Katerina was an outspoken Northern farm girl, whose talents ran to cooking, sewing, and taking care of everyone around her. Rebecca was a classic Southern belle, most at home surrounded by books and music. Katerina’s greatest wish for her daughters was that they all would find handsome and generous husbands who would take care of them and protect them for all of their lives. Rebecca wanted to see the girls grow up to be strong and independent women, capable of supporting themselves and playing an active role in the world around them. Katerina looked back longingly to a nineteenth century in which values were strong and safety was promised to all who followed the rules. Rebecca leaned into the new challenges of the twentieth century, believing in the promises of the future.

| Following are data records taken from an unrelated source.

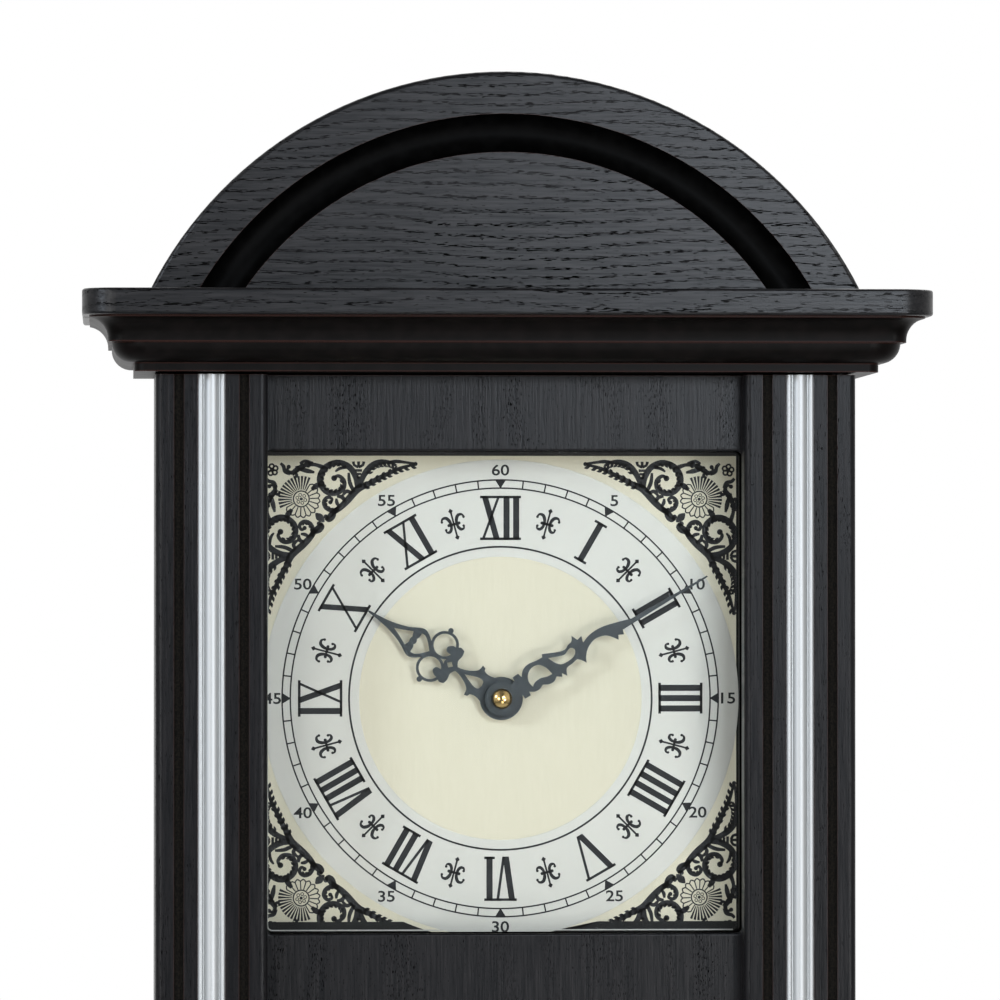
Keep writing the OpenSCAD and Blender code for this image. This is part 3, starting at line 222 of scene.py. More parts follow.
# %% Floor
floor_half, floor_gap = 1.2, 0.5 * MM  # half its side, and the gap that it keeps to the clock
fade_start, fade_end = 0.25, 0.7  # metres from the middle
speck_mm = 1.1
floor_z = cad_low.z - floor_gap
floor_mesh = bpy.data.meshes.new("floor")
corners = [(-1, -1), (1, -1), (1, 1), (-1, 1)]
floor_mesh.from_pydata([(x * floor_half, y * floor_half, floor_z) for x, y in corners],
                       [], [(0, 1, 2, 3)])
floor = bpy.data.objects.new("floor", floor_mesh)
bpy.context.scene.collection.objects.link(floor)
floor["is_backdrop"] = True

pale_floor, tree, place = new_material("pale_painted_board")
speck = add(tree, "TexNoise", {"Scale": 1 / (speck_mm * MM), "Detail": 2.0}, {"Vector": place})
tone = add(tree, "Mix", {"data_type": "RGBA", 6: linear("#e9e9e7"), 7: linear("#f1f1ef")},
           {0: speck.outputs["Fac"]})
paint = add(tree, "BsdfPrincipled", {"Roughness": 0.8}, {"Base Color": tone.outputs[2]})
flat = add(tree, "Mapping", {"Scale": (1, 1, 0)}, {"Vector": place})
away = add(tree, "VectorMath", {"operation": "LENGTH"}, {0: flat.outputs[0]})
thin = add(tree, "MapRange", {"interpolation_type": "SMOOTHSTEP", 1: fade_start, 2: fade_end},
           {0: away.outputs["Value"]})
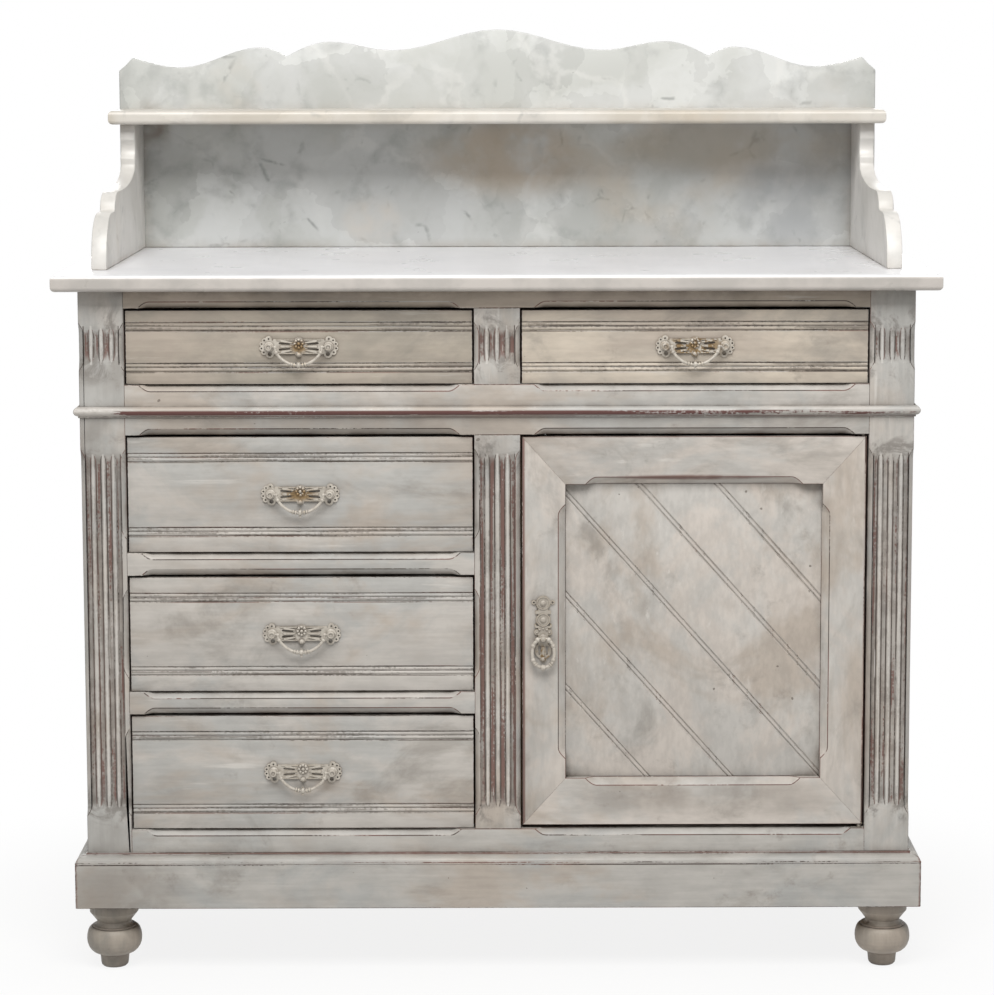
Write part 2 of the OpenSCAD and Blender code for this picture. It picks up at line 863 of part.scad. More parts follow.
function drawer_x0(d) = d[0] < 0 ? -x_open + drawer_gap : x_mid + drawer_gap;
function drawer_x1(d) = drawer_x0(d) + open_w - 2 * drawer_gap;
function drawer_z0(d) = d[1] + slide_gap;
function box_h(d) = d[2] - side_drop - slide_gap;

// Outline of the dovetails in Y and Z; grow opens it into sockets
module tails(d, grow) {
    n = d[4];
    pitch = box_h(d) / n;
    y1 = y_face + front_t;
    for (i = [0 : n - 1]) {
        z = drawer_z0(d) + (i + 0.5) * pitch;
        polygon([[y1 + over, z - 0.26 * pitch - grow], [y1, z - 0.26 * pitch - grow],
            [y1 - tail_len - grow, z - 0.36 * pitch - grow],
            [y1 - tail_len - grow, z + 0.36 * pitch + grow],
            [y1, z + 0.26 * pitch + grow], [y1 + over, z + 0.26 * pitch + grow]]);
    }
}

// Two reeds between three quirks, cut across a drawer front from its edge z
module bead_cut(d, z, dir) {
    steps = 6;
    lip = 0.8;
    crown = 0.2;
    along_x(drawer_x0(d) - over, drawer_x1(d) + over)
        translate([y_face, z])
            scale([1, dir])
                polygon(concat([[-over, -lip], [0, -lip]],
                    [for (k = [0 : 1]) for (i = [0 : steps - (k == 0 ? 1 : 0)])
                        [bead_quirk - (bead_quirk - crown) * sin(180 * i / steps), (k + i / steps) * bead_w]],
                    [[0, 2 * bead_w + lip], [-over, 2 * bead_w + lip]]));
}

module drawer_front(d) {
    y1 = y_face + front_t;
    z0 = d[1] + drawer_low_gap;
    z1 = d[1] + d[2] - drawer_top_gap;
    x0 = drawer_x0(d);
    x1 = drawer_x1(d);
    color(PAINT)
        difference() {
            block(x0, x1, y_face, y1, z0, z1);
            bead_cut(d, z0 + d[3], 1);
            bead_cut(d, z1 - d[3], -1);
            along_x(x0 - over, x0 + side_board_t + glue)
                tails(d, glue);
            along_x(x1 - side_board_t - glue, x1 + over)
                tails(d, glue);
            block(x0 + side_board_t - drawer_groove, x1 - side_board_t + drawer_groove,
                y1 - drawer_groove, y1 + over,
                drawer_z0(d) + drawer_bottom_up - glue,
                drawer_z0(d) + drawer_bottom_up + drawer_bottom_t + glue);
        }
}

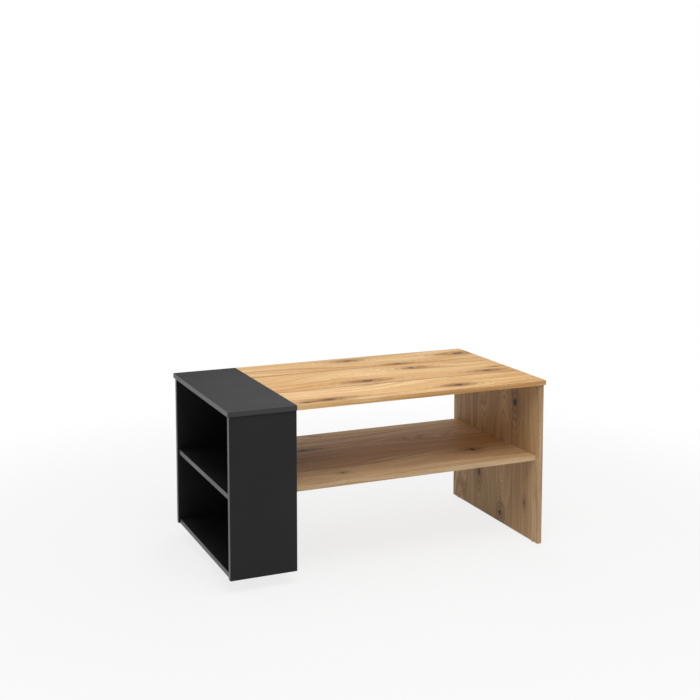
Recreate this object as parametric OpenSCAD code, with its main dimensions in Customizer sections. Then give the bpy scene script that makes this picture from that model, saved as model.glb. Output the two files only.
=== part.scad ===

The stage was set for a lifetime of clashing values worthy of the feud of the legendary Kilkenny cats, who fought until there was nothing left of either one of them. Willingly or not, the two women lived in a rapidly changing world. Transportation moved from the horse and buggy to the Model T Ford, and dirt roads became paved highways. Family farms gave way to land speculators. Politicians quit arguing about government corruption and worried about prohibition and women’s suffrage. Uncontrolled financial panics yielded to governmental regulation. Social power fell from the wealthy upper crust into the hands of the middle class, and labor unions took control from monopolies. Trains, airplanes, telegraphs, and radio waves picked up the news from around the globe and brought it into once isolated homes. Assassinations, earthquakes, revolutions, epidemics, the sinking of an unsinkable ocean liner, and a war that killed millions of men demanded their attention.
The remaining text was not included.